Killaloe, Co. Clare, fiddler Seamus Connolly, is the most successful solo competitor in the history of the All-Ireland Championships, winning an unprecedented ten fiddle titles. As a boy, Connolly traveled Ireland, learning from the topmost legends of Irish music, including Willie Clancy, P.J. Hayes, Padraig O’Keeffe, and Junior Crehan among others. As a youth,Connolly rose to national fame through Irish radio and television, and lateras a member of the Kilfenora and Leitrim Ceili Bands.

As member of the first Comhaltas Ceoltóirí Eireann (CCE) tour, Connolly visited the US for the first time in 1972. A few years later, he immigrated to Boston and taught at the local CCE branch, where his students flourished; going on to win the same awards he captured 25 years before. Connolly has represented Ireland on three “National Council for the Traditional Arts” tours, performed on the nationally broadcast NPR series “Folk Masters,” and has even played on the “Today Show.”

Highly involved with Boston College, the “Sullivan Artist in Residence,” directed the Gaelic Roots Summer School and Festival there from 1993 – 2003 and has since organized the Gaelic Roots Series of free concerts/lectures by visiting artists throughout the academic year. With Larry Reynolds, Connolly initiated, produced and co-hosted CCE’s ongoing weekly radio program of traditional Irish music.

Named the 2002 “Traditional Musician of the Year” by The Irish Echo, Connolly was subsequently inducted into the Comhaltas Ceoltoiri Eireann Hall of Fame.

His recordings include his two solo CDs and a trio with Green Linnet/Tayberry Records:Notes from My Mind and Here and There, and Banks of the Shannon, as well as the album Warming Up, with accordionist/composer Martin Mulhaire, flutist Jack Coen and pianist Felix Dolan. Connolly released The Boston Edge with Joe Derrane and John McGann, and later produced a book of tunes with two accompanying CDs with colleague Laurel Martin, Forget Me Not: A Collection of 50 Memorable Traditional Irish Tunes (Mel Bay Publications, 2004).

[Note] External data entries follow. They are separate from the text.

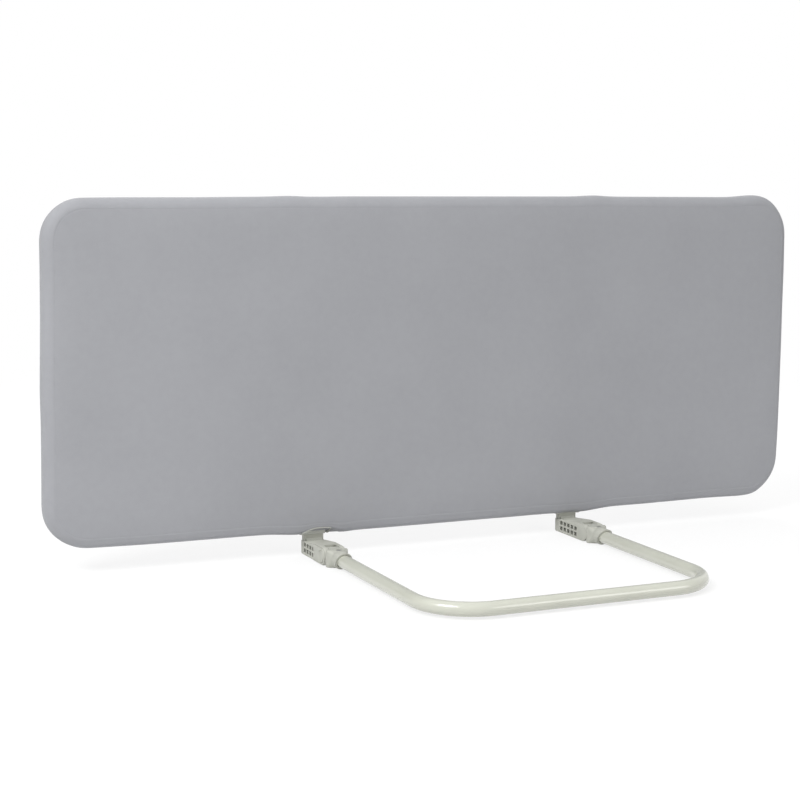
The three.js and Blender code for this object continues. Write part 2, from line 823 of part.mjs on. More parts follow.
function armBoltGeometry({ x, z }) {
  const seat = uprightThickness / 2;
  const head = rodAlongY(boltHeadRadius, -seat - boltHeadHeight, -seat, smallSides);
  const shank = rodAlongY(boltRadius, -seat - overrun, seat + nutHeight + runningGap, smallSides);
  return toGeometry(joined([head, shank])).translate(x, 0, z);
}

function armNutGeometry({ x, z }) {
  const seat = uprightThickness / 2;
  const body = toSolid(rodAlongY(nutRadius, seat, seat + nutHeight, hexSides));
  const hole = rodAlongY(boltRadius + runningGap, seat - overrun, seat + nutHeight + overrun, smallSides);
  return toGeometry(cut(body, [hole])).translate(x, 0, z);
}

// Cover: a thin shell with rounded edges, drawn over the frame and its foam
function roundedSlab(shrink) {
  const edge = coverEdgeRadius - shrink;
  const outline = roundedRectangle(
    guardLength - 2 * shrink,
    guardHeight - 2 * shrink,
    coverCornerRadius - shrink,
  );
  const thickness = guardThickness - 2 * shrink;
  const slab = new THREE.ExtrudeGeometry(outline, {
    depth: thickness - 2 * edge,
    bevelThickness: edge,
    bevelSize: edge,
    bevelOffset: -edge,
    bevelSegments: coverEdgeSteps,
    curveSegments: coverArcSteps,
  });
  slab.translate(0, 0, edge - thickness / 2);
  return slab.rotateX(quarterTurn).translate(0, coverSetback, guardCentreZ);
}

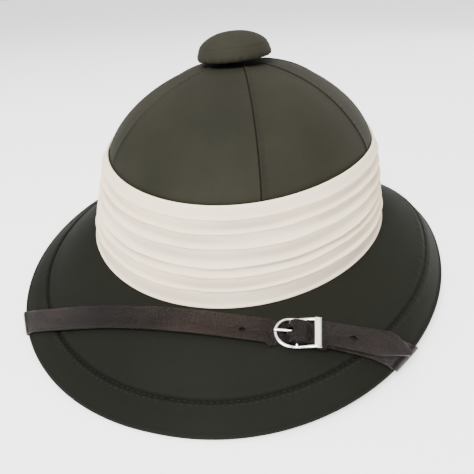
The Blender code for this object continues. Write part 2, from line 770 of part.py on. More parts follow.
def build_straps(brim, seat, group, cutters):
    """The long strap from the left, and the short one from the right that holds the buckle."""
    high = layer_heights()
    half = BUCKLE_LENGTH / 2
    exit_bar = half + BUCKLE_WIRE
    first, third, over = high["first"], high["third"], high["over_fold"]
    hump = [seat_row(seat, -exit_bar, first, squeezed=False)]
    for middle, edge, rise in STRAP_HUMP:
        height = first + rise * (over - first)
        hump.append(seat_row(seat, half * middle, height, half * edge, crown=rise * STRAP_CROWN))
    for distance, rise in STRAP_FALL:
        height = third + rise * (over - third)
        hump.append(seat_row(seat, half * distance, height, crown=rise * STRAP_CROWN))
    hump.append(seat_row(seat, exit_bar, third, squeezed=False))
    left = wrapped_run(brim, -1)
    long_rows = left + tight_rows(brim, left[-1], hump[0], 1)[1:-1] + hump

    right = wrapped_run(brim, 1)
    fold = CENTRE_BAR_DIAMETER / 2 + FIT_GAP
    bar = high["centre_bar"]
    second = high["second"]
    start = seat_row(seat, exit_bar, second, squeezed=False)
    over_brim = tight_rows(brim, start, right[-1], 1)
    loop = [seat_row(seat, half * FOLD_END, bar - fold)]
    for turn in np.radians(np.arange(-90.0, 91.0, 30.0)):
        loop.append(seat_row(seat, -fold * np.cos(turn), bar + fold * np.sin(turn)))
    for distance, rise in FOLD_FALL:
        loop.append(seat_row(seat, half * distance, second + rise * (bar + fold - second)))
    short = ribbon("strap_short", loop + over_brim + right[::-1][1:], group)
    reach = fold + LEATHER + FIT_GAP
    side = PRONG_SLOT / 2
    outline = [(-reach, -side), (reach, -side), (reach, side), (-reach, side)]
    cut(short, cutter("prong_slot", cutters, outline, seat, 0.0, over))

    tail = np.array(over_brim[1:])
    normals = row_normals(over_brim)[1:]
    share = np.linspace(0.0, 1.0, len(tail) + 1)[1:, None, None]
    tail = tail + normals * (LEATHER + FIT_GAP) + normals * TAIL_LIFT * share ** 2
    slope = tail[-1, 1] - tail[-2, 1]
    slope /= np.linalg.norm(slope)
    end = tail[-1]
    last = end[1] + slope * TAIL_PAST_EDGE
    aside = end[2] - end[0]
    aside /= np.linalg.norm(aside)
    point_rows = []
    for share in (1.0, 0.5, 0.0):
        width = TAIL_TIP_WIDTH + (STRAP_WIDTH - TAIL_TIP_WIDTH) * share
        middle = last - slope * TAIL_POINT * share
        point_rows.append(middle + aside * (strap_lines() * width / STRAP_WIDTH)[:, None])
    kept = [row for row in tail if (last - row[1]) @ slope > TAIL_POINT + STRAP_STEP / 4]
    long_rows += kept + point_rows
    long = ribbon("strap_long", long_rows, group)
    middle = (PRONG_HOLE_START + PRONG_HOLE_END) / 2
    outline = oblong(HOLE_DIAMETER, PRONG_HOLE_END - PRONG_HOLE_START)
    cut(long, cutter("prong_hole", cutters, outline, seat, middle, 2 * over))
    outline = oblong(HOLE_DIAMETER, HOLE_DIAMETER)
    for name, distance in (("left_hole", -HOLE_SPACING), ("right_hole", HOLE_SPACING)):
        cut(long, cutter(name, cutters, outline, seat, distance, BUCKLE_LENGTH))


def wire(name, points, diameter):
    """A round wire through points, as a mesh with closed ends."""
    curve = bpy.data.curves.new(name, "CURVE")
    curve.dimensions = "3D"
    curve.bevel_depth = diameter / 2
    curve.bevel_resolution = 2
    curve.use_fill_caps = True
    spline = curve.splines.new("POLY")
    spline.points.add(len(points) - 1)
    for item, point in zip(spline.points, points):
        item.co = (*point, 1.0)
    bent = bpy.data.objects.new(name, curve)
    bpy.context.scene.collection.objects.link(bent)
    bpy.context.view_layer.update()
    mesh = bpy.data.meshes.new_from_object(bent.evaluated_get(bpy.context.evaluated_depsgraph_get()))
    bpy.data.objects.remove(bent)
    bm = bmesh.new()
    bm.from_mesh(mesh)
    bmesh.ops.remove_doubles(bm, verts=bm.verts, dist=0.00001)
    bmesh.ops.recalc_face_normals(bm, faces=bm.faces)
    bm.to_mesh(mesh)
    bm.free()
    mesh.materials.clear()
    mesh.materials.append(finish("nickel"))
    return bpy.data.objects.new(name, mesh)


def build_buckle(seat, group, cutters):
    """Buckle: a bent wire with a curved end, a centre bar and a wide flat bar in one piece."""
    high = layer_heights()
    rail = STRAP_SQUEEZED / 2 + BUCKLE_SIDE_ROOM + BUCKLE_WIRE / 2
    left_end = -(BUCKLE_LENGTH - BUCKLE_WIRE) / 2
    wide_bar = (BUCKLE_LENGTH - WIDE_BAR_WIDTH) / 2
    sides = [(0.0, high["centre_bar"]), (wide_bar / 2, high["wide_bar"] - LEATHER)]
    sides += [(wide_bar, high["wide_bar"])]
    points = [(distance, -rail, height) for distance, height in reversed(sides)]
    for turn in np.radians(np.arange(-90.0, 91.0, 15.0)):
        ahead = left_end + BUCKLE_END_DEPTH * (1 - np.cos(turn))
        points.append((ahead, rail * np.sin(turn), high["curved_end"]))
    points += [(distance, rail, height) for distance, height in sides]
    frame = wire("buckle_frame", [seat_point(seat, *point) for point in points], BUCKLE_WIRE)
    group.objects.link(frame)
    ends = [seat_point(seat, 0.0, offset, high["centre_bar"]) for offset in (-rail, rail)]
    bar = wire("centre_bar", ends, CENTRE_BAR_DIAMETER)
    bpy.ops.mesh.primitive_cube_add(size=1.0)
    plate = bpy.context.object
    plate.name = "wide_bar"
    size = (WIDE_BAR_WIDTH, 2 * rail + BUCKLE_WIRE, WIDE_BAR_THICKNESS, 1.0)
    plate.data.transform(Matrix.Diagonal(size))
    turned = Matrix([list(column) for column in seat[1:]]).transposed().to_4x4()
    turned.translation = Vector(seat_point(seat, wide_bar, 0.0, high["wide_bar"]))
    plate.data.transform(turned)
    rounding = plate.modifiers.new("rounding", "BEVEL")
    rounding.width = WIDE_BAR_ROUND
    rounding.segments = 2
    plate.users_collection[0].objects.unlink(plate)
    for piece in (bar, plate):
        piece.hide_render = True
        piece.display_type = "WIRE"
        cutters.objects.link(piece)
        joined = frame.modifiers.new(piece.name, "BOOLEAN")
        joined.operation = "UNION"
        joined.object = piece
    build_prong(seat, group, left_end, high)


def build_prong(seat, group, tip, high):
    """Prong: hooked round the centre bar, through the strap's hole, over the curved end."""
    radius = (CENTRE_BAR_DIAMETER + PRONG_DIAMETER) / 2 + FIT_GAP
    rest = high["curved_end"] + (BUCKLE_WIRE + PRONG_DIAMETER) / 2 + FIT_GAP
    points = [(tip - BUCKLE_WIRE / 3, 0.0, rest), (tip + BUCKLE_WIRE, 0.0, rest)]
    points += [(PRONG_HOLE_END, 0.0, high["centre_bar"] + radius)]
    for turn in np.radians(np.arange(90.0, -136.0, -25.0)):
        points.append((radius * np.cos(turn), 0.0, high["centre_bar"] + radius * np.sin(turn)))
    prong = wire("buckle_prong", [seat_point(seat, *point) for point in points], PRONG_DIAMETER)
    group.objects.link(prong)


clear_scene()
HAT = collection("safari_hat")
CUTTERS = collection("cutters")
BRIM = build_brim(HAT)
LAND = build_crown(HAT)
build_button(HAT, LAND)
build_puggaree(HAT)
SEAT = buckle_seat(BRIM)
build_straps(BRIM, SEAT, HAT, CUTTERS)
build_buckle(SEAT, HAT, CUTTERS)
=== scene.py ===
"""Looks of the safari hat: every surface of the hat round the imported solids."""

import bmesh
import bpy
import numpy as np
from mathutils import Matrix, Vector
from mathutils.bvhtree import BVHTree


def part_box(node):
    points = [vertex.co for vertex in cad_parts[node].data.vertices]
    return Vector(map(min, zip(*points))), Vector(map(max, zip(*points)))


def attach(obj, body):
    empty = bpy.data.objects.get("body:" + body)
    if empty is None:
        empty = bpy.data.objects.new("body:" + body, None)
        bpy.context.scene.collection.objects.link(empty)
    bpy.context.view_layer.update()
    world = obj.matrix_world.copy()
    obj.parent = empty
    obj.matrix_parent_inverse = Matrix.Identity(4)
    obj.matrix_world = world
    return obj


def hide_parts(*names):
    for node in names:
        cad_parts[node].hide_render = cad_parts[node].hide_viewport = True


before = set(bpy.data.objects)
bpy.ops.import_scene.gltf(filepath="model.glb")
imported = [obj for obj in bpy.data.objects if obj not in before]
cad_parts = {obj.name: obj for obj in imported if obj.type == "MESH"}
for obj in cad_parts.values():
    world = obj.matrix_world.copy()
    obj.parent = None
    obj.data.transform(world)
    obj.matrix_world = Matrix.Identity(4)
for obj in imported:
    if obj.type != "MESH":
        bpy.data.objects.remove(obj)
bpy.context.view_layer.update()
MM = 0.001


# The floor is a seamless white sheet that the hat stands on, in an even pale
# room. A soft box above the camera lights the crown's front, a wider one the
# crown's top and the floor, and a weak one behind the hat its outline.

FLOOR_REACH = 14.0
FLOOR_COLOUR = (0.93, 0.93, 0.925)
FLOOR_ROUGHNESS = 0.9
FLOOR_GLOSS = 0.1
FLOOR_GLOW = 1.0
ROOM_STRENGTH = 0.72
SOFT_BOXES = (
    # name, place, size, power in watts
    ("front_key", (-0.16, -1.15, 1.45), (0.9, 0.9), 86.0),
    ("overhead", (-0.2, 0.3, 1.8), (1.6, 1.6), 22.0),
    ("back_light", (0.8, 1.2, 0.7), (1.0, 0.8), 6.0),
)
HAT_MIDDLE = (0.0, 0.0, 0.06)
CAMERA_PLACE = (0.0768, -0.2913, 0.1884)
CAMERA_AZIMUTH = 15.0
CAMERA_ELEVATION = 30.69
CAMERA_ROLL = 2.87
CAMERA_CLIP = (0.01, 60.0)
SENSOR_WIDTH = 36.0
FOCAL_PIXELS = 428.8
PICTURE_PIXELS = 474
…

As of 2009, Seamus was working on a book of tunes with recordings of over 300 new and rare compositions to be released at a later date.

Martin Mulhaire

Eyrecourt, Galway-born button accordionist and composer Martin Mulhaire was, like many of the great Irish musicians, born into a highly musical family. Mulhaire’s father was a fiddler and whistle player, and though Mulhaire began on the fiddle, he found his love for the accordion at the age of fourteen. Largely self-taught through recordings and listening to friends, Mulhaire eventually went on to win All-Irelands in the 1950s.

In 1958, Mulhaire visted the U.S. with The Tulla Ceili Band and “stayed on.” Mulhaire’s album Warming Up (Green Linnet, 2006), features seven of his compositions, and many of his tunes have found their way into session on both sides of the pond.

Jack Coen

Born in 1925 in Co. Galway, flautist, teacher, and flutemaker Jack Coen began his musical instruction on the tin whistle, graduating to the fife, and then to the wooden flute by young adulthood. In 1949, Coen moved to the US with the intention of returning soon to Ireland. However, once immersed in New England’s Irish music scene in the late 1950s, he became attached and joined the New York Ceili band, which won the 1960 All-Ireland championship.

In the 1970s, discouraged by his flute students’ attraction to the silver flutes, Coen began to carve wooden flutes for them, determined to keep the tradition alive.